Have I ever written snark? I have never commented online in my life. I’m not against people who do, but I don’t.
MK: You write in Mr. Know-It-All about having so many magazine subscriptions.
JW: They’re fading. I do still get over 100, and I bring them with me to airports. I leave them on top of paper recycle bins and no one ever takes them. It used to be I would leave 20 magazines there, brand new expensive magazines. I even said to my neighbors in Provincetown, “I subscribe to 100 magazines a month and six newspapers a day—would you like any of them?” They said no. And they’re writers and they’re smart and they read, but they read everything online. They don’t want to hold it, they don’t want to touch it, and I do. It’s not like I’m a Luddite; I’m on my computer all day long.
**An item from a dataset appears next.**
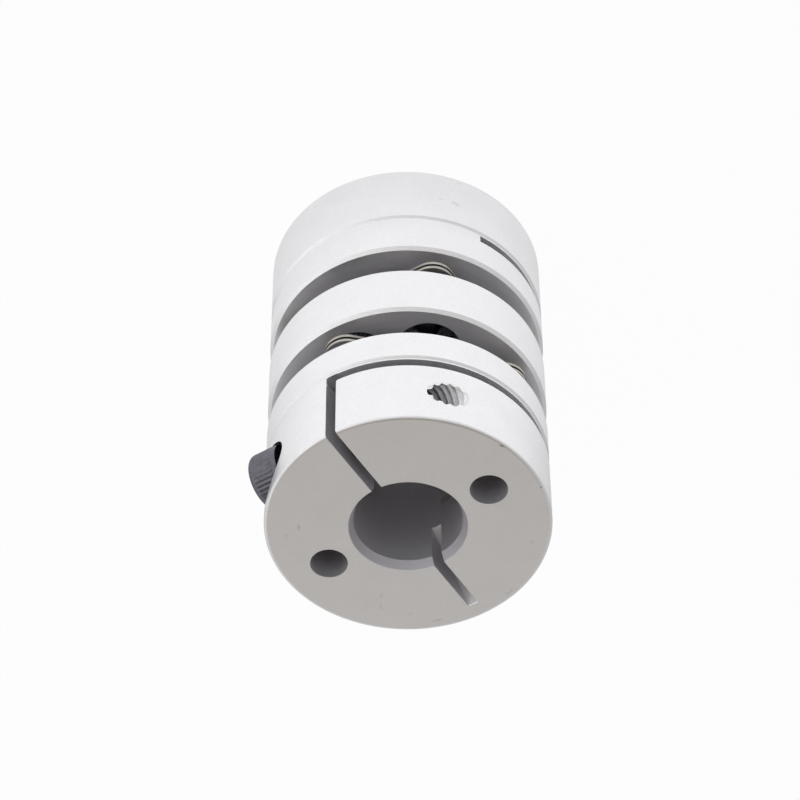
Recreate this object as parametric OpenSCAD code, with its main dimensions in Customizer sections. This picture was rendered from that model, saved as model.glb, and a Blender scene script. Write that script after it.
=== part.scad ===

MK: What do you like to read online?
JW: I read stuff on my phone. I’m scared of my phone because Google Stories, before I even touch it, they pick out every story I’m interested in, such obscure subjects. So of course they’ve been spying on every possible thing I do. But it is all stories I want to read which makes me even madder, because I do read them all.
MK: It’s scary when the algorithm works for you.
JW: It always does. I’m afraid I’m gonna be driving down the highway one day when they get those digital billboards, and some porn site I like will blast off. I’m afraid to look at anything because my computer knows and I’m scared it would judge me.
MK: I’ve never taken LSD before. Should I?
JW: No! The people I’m telling to take LSD are people that took it a lot when they were young and never had a drug issue in their life later, never had a bad trip. And they’d do it again with people who have been friends forever. I would tell that tiny minority of people my age to do it.
I did it in the book of course—what does a man have to do to get a book deal these days?—and I hitchhiked across the country for the last one. God knows what I’ll have to do next. I think for the next one I’ll have to turn heterosexual.